1.3. Преследование «еретиков» после 1933 года
В деле преследования инакомыслящих есть самые различные возможности. Однако стоит учитывать, что при возникновении тоталитарной системы в стране «Серединной Европы» концентрация власти не настолько велика, как, например, в Советской России. Имелась масса представителей «Консервативной революции», которые оберегались почтением со стороны нации, и пользовались расположением властей ещё до того, как национал-социалисты пришли к власти. В частности, это относится к генералитету старого рейхсвера, консервативным дипломатам «старой закалки», определенным кругам экономики и культуры (Ганс Гримм, Эрнст Юнгер). Одним партия не запрещает писать и издавать книги (Шпенглер или ушедший из жизни в 1925 году Мёллер ван дер Брук), но в то же самое время её культурно-пропагандистский аппарат покрывает завесой молчания отдельные фигуры (Эрнст Юнгер). Против других партия действует более решительно, лишая их возможности действия через конфискацию издательств и журналов (Штапель, Альбрехт Эрих Гюнтер). Некоторые были заключены в тюрьмы и направлены концентрационные лагеря, где часть гибнет (Рек-Маллечевен, Альбрехт Хаусхофер, Шульце-Бойзен8), но некоторые остались живы и после окончания войны были освобождены (Никит).
У выразителей идей «Консервативной революции» мы можем обнаружить значительное расхождение в поведении перед лицом подобных угроз. Весьма небольшое количество, в первую очередь из активных социально-революционных групп направляется в эмиграцию (Отто Штрассер, Петель, Эбэлинг, а также представители иных сил: Раушнинг, Тревиранус). Однако подавляющее число консервативных революционеров все-таки остается в Германии. Причины, почему доля эмигрировавших незначительна, были разными. Некоторые из групп отрицали национал-социализм, полагая его явлением сугубо ненемецким, искажающим немецкую сущность, а потому для их представителей оставить родную землю означало вовсе не то же самое, что для активистов оппозиционных группировок, выступающих против тоталитаризма в целом. Кроме этого многие консервативные революционеры надеялись, что смогут инфильтрироваться в национал-социалистическую систему, изменить её изнутри и изжить через победу «второй революции»9. Кроме того эмигранты, принадлежащие к этому лагерю, в силу своей прогерманской ориентации приравнивались к национал-социалистам и весьма недоверчиво воспринимались в принимающей их стране, а потому вызывали у прочей политической эмиграции только агрессию (как, например, было с Отто Штрассером). Кроме этого не стоило списывать со счетов сугубо личные причины (например, члены семьи, родственники и т. п.), что мешало эмигрировать из страны.

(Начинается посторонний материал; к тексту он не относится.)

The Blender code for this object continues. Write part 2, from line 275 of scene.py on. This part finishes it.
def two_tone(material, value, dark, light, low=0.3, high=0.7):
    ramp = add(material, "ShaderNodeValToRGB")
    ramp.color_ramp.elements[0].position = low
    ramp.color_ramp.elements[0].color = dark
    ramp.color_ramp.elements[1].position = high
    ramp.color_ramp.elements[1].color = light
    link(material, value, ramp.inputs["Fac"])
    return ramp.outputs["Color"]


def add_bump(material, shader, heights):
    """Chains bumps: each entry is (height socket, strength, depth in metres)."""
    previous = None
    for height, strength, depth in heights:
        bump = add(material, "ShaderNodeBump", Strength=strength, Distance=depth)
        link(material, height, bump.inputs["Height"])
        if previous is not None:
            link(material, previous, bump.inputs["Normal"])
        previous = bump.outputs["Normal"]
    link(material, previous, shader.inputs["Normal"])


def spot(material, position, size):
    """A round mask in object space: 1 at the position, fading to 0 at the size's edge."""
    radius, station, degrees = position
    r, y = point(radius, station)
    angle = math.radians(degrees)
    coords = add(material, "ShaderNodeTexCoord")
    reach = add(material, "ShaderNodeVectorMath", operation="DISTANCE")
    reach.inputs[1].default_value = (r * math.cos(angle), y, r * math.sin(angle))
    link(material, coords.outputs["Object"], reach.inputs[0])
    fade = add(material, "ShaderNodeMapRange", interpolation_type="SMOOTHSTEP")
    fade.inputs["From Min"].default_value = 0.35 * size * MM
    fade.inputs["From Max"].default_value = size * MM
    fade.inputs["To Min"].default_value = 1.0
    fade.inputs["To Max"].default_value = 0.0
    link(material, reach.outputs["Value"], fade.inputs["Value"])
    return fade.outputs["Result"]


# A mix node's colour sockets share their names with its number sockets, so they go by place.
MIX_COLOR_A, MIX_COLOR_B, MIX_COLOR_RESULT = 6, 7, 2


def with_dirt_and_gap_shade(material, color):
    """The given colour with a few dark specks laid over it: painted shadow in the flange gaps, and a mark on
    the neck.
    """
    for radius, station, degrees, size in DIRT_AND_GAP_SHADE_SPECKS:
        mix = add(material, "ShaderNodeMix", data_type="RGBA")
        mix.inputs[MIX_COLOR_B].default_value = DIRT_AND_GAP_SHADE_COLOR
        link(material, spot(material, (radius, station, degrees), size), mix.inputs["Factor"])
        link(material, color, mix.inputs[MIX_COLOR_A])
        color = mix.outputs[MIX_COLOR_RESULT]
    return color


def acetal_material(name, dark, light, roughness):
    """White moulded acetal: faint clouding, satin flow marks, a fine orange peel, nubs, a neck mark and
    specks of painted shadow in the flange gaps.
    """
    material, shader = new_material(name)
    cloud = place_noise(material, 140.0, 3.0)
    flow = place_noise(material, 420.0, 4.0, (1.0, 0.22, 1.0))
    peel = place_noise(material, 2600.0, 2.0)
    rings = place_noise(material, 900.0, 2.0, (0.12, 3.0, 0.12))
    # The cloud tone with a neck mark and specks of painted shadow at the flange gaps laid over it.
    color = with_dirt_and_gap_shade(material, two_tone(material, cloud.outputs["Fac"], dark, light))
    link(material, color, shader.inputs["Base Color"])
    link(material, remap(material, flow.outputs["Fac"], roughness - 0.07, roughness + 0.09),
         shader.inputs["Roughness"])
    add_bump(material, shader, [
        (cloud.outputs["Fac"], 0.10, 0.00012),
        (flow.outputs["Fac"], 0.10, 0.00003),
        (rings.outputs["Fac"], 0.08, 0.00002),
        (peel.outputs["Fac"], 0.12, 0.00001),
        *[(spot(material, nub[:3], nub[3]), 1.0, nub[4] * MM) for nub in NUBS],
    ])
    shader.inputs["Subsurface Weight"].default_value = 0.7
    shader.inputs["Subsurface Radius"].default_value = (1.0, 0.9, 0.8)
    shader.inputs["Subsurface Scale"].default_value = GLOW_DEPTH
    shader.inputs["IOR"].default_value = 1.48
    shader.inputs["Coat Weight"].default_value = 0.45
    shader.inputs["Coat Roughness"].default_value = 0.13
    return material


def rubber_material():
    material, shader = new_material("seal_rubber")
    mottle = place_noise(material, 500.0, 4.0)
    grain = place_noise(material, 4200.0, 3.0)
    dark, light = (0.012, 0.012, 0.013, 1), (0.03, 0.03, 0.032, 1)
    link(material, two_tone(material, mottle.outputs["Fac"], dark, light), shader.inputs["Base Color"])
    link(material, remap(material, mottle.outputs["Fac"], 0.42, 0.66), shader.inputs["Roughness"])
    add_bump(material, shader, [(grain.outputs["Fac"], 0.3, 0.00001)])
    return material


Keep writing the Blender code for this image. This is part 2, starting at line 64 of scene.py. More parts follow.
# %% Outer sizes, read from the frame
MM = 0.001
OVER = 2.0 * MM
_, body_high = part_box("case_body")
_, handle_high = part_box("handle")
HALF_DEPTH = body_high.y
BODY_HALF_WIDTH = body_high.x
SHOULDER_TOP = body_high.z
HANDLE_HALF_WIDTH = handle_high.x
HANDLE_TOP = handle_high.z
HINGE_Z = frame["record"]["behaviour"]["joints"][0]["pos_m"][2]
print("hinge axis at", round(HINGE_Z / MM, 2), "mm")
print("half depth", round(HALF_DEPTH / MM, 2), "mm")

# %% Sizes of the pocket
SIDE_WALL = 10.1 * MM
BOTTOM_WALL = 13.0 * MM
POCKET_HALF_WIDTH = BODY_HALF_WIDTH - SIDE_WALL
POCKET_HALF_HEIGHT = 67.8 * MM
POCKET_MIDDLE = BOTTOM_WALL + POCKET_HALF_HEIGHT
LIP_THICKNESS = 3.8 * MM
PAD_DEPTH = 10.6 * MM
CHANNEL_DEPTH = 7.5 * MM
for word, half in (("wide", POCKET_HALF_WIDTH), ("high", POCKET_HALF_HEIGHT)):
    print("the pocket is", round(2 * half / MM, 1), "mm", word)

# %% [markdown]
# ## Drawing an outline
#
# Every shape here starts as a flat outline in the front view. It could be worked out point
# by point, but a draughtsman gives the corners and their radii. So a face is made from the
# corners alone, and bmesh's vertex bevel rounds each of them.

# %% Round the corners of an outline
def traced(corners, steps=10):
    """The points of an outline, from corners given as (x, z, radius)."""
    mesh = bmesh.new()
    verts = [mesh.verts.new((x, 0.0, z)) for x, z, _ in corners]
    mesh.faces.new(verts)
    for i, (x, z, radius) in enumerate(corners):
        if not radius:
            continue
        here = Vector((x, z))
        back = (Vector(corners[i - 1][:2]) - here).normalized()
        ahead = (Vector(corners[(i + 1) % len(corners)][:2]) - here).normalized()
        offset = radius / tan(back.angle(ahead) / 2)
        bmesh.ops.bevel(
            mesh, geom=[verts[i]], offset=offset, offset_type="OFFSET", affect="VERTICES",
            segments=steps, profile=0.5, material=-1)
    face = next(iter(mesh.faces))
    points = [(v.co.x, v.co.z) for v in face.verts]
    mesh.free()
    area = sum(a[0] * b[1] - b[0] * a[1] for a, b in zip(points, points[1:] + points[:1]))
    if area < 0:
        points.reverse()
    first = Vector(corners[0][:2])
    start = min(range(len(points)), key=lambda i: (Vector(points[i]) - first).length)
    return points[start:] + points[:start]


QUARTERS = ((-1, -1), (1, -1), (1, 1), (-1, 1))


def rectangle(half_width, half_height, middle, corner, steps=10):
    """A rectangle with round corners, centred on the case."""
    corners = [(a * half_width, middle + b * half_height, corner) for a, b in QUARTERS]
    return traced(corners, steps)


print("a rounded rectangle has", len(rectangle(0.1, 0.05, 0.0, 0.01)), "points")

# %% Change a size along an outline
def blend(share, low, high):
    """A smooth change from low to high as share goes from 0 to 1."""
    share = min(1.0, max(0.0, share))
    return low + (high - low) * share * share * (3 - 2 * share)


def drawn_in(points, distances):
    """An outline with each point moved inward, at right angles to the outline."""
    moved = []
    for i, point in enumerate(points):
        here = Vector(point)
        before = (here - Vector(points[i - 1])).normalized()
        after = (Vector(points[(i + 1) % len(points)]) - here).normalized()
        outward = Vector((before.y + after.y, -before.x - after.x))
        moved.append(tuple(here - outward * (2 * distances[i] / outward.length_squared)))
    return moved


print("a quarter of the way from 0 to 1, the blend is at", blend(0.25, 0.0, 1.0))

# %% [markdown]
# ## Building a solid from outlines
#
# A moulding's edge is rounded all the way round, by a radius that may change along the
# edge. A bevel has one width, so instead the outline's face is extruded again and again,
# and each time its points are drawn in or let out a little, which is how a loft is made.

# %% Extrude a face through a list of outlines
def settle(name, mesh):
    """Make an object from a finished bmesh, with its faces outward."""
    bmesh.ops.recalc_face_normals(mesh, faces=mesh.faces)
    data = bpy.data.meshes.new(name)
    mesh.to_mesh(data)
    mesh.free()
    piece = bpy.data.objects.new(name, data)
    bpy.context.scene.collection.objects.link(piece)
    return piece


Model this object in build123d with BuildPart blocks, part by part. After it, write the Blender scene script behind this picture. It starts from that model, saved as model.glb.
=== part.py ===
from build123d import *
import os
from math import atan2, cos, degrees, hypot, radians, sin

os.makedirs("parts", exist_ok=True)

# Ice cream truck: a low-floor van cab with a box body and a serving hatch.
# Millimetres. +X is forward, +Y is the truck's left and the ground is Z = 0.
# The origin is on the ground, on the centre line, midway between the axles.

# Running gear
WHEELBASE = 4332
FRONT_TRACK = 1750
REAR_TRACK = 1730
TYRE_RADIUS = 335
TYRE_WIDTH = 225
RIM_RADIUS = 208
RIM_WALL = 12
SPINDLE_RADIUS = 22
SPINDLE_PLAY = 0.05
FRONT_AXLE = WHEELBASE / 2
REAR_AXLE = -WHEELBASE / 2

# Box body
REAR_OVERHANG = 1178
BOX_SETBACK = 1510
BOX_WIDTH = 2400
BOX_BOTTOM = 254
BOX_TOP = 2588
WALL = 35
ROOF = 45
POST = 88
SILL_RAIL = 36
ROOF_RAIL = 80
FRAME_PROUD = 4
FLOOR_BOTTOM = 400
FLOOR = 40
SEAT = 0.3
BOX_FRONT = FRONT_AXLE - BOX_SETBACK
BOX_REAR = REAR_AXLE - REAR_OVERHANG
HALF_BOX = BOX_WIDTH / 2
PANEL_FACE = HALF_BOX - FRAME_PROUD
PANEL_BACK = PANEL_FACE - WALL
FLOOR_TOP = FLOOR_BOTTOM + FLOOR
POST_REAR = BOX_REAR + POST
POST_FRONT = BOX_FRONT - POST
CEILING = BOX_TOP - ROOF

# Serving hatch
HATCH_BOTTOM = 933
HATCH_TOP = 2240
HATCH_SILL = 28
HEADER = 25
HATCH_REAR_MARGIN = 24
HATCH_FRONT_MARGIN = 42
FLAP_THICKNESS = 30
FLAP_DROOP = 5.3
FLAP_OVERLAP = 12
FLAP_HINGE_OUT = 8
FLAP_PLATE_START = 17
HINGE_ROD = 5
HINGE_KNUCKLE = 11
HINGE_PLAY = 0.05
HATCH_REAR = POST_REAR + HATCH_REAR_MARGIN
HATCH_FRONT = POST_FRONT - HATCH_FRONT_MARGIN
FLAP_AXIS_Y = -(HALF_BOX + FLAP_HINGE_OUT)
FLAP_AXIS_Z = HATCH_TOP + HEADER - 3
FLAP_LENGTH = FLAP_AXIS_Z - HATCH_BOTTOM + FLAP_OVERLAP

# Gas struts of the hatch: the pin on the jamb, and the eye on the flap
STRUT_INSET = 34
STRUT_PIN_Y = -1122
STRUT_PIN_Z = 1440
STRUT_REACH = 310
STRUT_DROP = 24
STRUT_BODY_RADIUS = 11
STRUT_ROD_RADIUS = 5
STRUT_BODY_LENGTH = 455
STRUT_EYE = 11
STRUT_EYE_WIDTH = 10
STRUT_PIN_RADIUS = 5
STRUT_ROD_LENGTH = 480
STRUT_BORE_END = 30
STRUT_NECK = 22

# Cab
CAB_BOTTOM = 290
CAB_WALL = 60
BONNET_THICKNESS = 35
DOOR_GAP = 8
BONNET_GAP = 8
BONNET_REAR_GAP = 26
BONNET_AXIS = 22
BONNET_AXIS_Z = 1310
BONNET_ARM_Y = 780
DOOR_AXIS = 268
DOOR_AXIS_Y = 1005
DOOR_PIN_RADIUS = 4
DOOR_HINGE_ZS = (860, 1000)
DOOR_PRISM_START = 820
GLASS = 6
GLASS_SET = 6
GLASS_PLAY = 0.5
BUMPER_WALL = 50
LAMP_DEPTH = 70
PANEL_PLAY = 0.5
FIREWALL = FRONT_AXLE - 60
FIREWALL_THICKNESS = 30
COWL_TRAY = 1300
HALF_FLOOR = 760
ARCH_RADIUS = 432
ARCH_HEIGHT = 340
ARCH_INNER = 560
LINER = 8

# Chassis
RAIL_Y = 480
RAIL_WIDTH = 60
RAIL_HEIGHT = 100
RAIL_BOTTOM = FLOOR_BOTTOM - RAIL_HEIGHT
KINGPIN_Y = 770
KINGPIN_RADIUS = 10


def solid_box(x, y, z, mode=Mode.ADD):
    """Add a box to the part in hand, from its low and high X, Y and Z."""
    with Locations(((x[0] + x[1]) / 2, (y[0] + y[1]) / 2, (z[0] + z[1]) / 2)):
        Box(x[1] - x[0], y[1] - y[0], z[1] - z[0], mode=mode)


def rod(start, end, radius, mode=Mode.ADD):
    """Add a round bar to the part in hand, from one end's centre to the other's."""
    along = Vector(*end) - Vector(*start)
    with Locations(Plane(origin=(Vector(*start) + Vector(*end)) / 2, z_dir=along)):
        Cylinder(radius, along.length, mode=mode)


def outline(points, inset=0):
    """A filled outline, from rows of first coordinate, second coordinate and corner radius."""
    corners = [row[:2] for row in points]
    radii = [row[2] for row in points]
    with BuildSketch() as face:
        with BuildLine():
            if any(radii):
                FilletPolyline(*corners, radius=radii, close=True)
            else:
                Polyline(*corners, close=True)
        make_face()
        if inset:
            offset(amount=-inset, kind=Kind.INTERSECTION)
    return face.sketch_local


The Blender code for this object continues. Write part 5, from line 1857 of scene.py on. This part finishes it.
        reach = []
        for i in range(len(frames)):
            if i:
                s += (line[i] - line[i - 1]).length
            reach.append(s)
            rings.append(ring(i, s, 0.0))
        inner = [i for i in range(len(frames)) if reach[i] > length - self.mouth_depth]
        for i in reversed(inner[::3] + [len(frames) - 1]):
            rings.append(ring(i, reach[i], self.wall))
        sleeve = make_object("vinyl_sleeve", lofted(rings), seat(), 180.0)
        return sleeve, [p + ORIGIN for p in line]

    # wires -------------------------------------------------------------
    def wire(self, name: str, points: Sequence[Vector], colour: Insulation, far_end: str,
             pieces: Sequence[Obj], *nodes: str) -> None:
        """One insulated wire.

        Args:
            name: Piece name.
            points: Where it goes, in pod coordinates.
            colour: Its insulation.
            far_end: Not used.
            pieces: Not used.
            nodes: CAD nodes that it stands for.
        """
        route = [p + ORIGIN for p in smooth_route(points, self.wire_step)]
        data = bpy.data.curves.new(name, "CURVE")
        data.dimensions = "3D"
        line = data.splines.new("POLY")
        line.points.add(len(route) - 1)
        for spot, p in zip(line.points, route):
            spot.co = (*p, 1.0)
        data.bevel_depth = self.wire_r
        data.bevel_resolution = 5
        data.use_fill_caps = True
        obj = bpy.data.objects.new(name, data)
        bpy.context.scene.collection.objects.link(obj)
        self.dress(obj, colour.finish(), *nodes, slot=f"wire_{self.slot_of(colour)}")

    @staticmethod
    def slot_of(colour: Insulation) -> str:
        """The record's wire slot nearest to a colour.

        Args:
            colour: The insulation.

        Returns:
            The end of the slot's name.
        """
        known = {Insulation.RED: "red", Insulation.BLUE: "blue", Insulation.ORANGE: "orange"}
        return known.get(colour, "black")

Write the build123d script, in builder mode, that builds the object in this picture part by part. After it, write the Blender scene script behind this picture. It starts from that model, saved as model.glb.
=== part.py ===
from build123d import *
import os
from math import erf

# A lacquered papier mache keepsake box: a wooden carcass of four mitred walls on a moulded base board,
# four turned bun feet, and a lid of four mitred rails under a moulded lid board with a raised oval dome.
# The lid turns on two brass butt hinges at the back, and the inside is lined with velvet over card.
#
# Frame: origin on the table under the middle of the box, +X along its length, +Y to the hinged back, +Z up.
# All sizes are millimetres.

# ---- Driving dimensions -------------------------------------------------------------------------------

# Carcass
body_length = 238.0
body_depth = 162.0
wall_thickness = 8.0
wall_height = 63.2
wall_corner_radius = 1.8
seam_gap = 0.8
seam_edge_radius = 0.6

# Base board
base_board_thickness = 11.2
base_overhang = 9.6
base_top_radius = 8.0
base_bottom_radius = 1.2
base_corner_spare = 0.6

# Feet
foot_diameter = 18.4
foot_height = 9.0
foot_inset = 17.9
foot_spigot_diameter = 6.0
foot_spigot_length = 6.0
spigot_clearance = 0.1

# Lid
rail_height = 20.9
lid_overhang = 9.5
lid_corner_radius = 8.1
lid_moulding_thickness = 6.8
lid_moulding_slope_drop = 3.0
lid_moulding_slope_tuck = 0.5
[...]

Часть оставшихся в Германии консервативных революционеров «затворяют уста» и полностью замолкают (Блюхер, Фридрих Хилыпер). Прочие отказываются от политической публицистики и обращаются к совершенно аполитичным литературным сферам, например, обретая себя в поэзии (Виннинг, Карл Роте) или же в религиозной философии (Эрнст Вильгельм Эшман). Навыки подвергать режим критике превращаются в подлинное искусство «под спудом». В качестве примера можно привести стихотворение Фридриха Георга Юнгера, которое появилось в сборнике «Стихотворения», изданном в 1934 году в издательстве «Сопротивление». Особой популярностью пользуется уловка, когда для маскировки применяются сугубо исторические материалы. Читателю предлагается неявное сравнение прошлого и национал-социалистического настоящего (Рек-Маллечевен «Бокельсон. История массового заблуждения»). Могли употребляться также неприкосновенные для партии исторические личности, как например, принц Ойген или солдатский король Фридрих Великий, которые изображались таким образом, что национал-социализм трактовался как совершенно ненемецкое явление (Герман Ульман Бухляйн «Имперский барон фон Штайн»).
8
Пожалуй, неправильно относить к одной группе заговорщиков вроде Никита и Альбрехта Хаусхофера и Шульце-Бойзена, который все-таки был иностранным агентом (даже если его к шпионской деятельности подтолкнули мировоззренческие установки) (AM 1971)
9
Термин «вторая революция», обладающий вполне угрожающим звучанием, преимущественно использовался до 30 июня 1934 года [«Ночи длинных ножей»] в революционном крыле НСДАП, представители которого не были удовлетворены итогами захвата власти в январе 1933 года и настаивали на осуществлении подлинной [национальной] «революции».